# Tetrafauna Deluxe Reptohabitat Review (pic heavy)



## MeiKVR6 (Sep 16, 2008)

Finally got these in stock. Since they are extremely new to the market, I figured I should post some detailed info about these new terrariums. 

Let me first say I'm not affiliated with Tetrafauna (nor any of it's competitors) in any way.

We're opening and testing the 20H model. (24X13X16)

As the first ones arrived:


















Simple & Clean packaging... Glass is secured well, etc.

Out of the box!



























So far so good. Clean lines, nice fit & finish, etc... Nothing feels chintzy, glass is clear. I hate it when labels leave a sticky residue on the glass - None of that here. The only thing I see that I don't like is the large center lock on the top. Luckily the lid can be removed and a standard 15G/20H lid can be used. (Yes it fits)

Here's a HUGE plus with these tanks:




































It comes pre-drilled with an included bulkhead. It comes with a plug, a filtered screen (showed), and even a drainage adapter for easy hook up to a drain. I hate drilling glass, so this is a big deal to me! 

The "big question" for dart frog hobbyists... Is it fruit fly proof?! If you use a glass top... I think it might actually be! They thought of the most common issues where flies escape... Tetrafauna included a little clear silicone strip to be used between the sliding doors that basically seals it tight!
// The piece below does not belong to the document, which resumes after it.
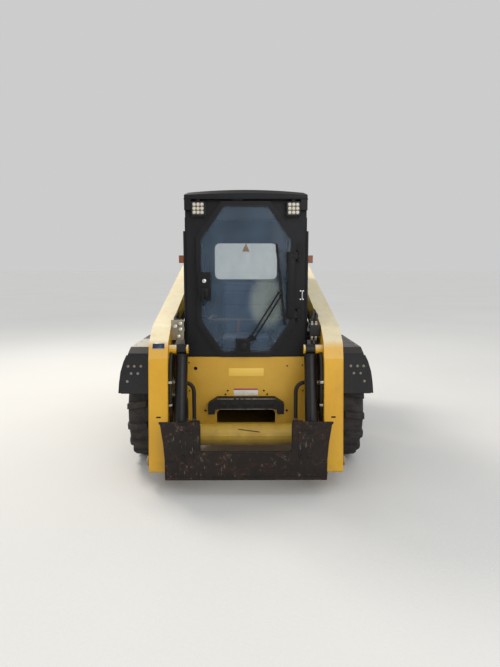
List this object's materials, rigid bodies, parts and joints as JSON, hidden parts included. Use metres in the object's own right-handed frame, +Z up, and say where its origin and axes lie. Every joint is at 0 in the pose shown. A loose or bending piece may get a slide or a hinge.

The only bad thing is it's not quite perfectly sized. We needed to cut it down a bit for it to fit (no big deal):





































^^ Still pretty clear! As for the front strip where the air holes are... It's not bad. I think it's safe to say Hydei can't get out, but small melanogaster might (might!) be able to. It's well done in my opinion, and it's easy to affix a little no-see-um netting if it's necessary, which it may not be. Here's a shot of the holes from the inside:










Considering the front is at least fairly fruit fly proof, we have to worry about the TOP. Obviously the included screen top won't do much good, but since it's a standard 20H size - the glass tops sold just about everywhere fit fine:










The only complaint I have about the whole terrarium is the locks on top. Basically the glass slides in front of the holes where the locks need to go:









^^Glass blocking the lock hole on the right & center sides









^^ The left lock working 100% since the left glass piece is in the forward groove.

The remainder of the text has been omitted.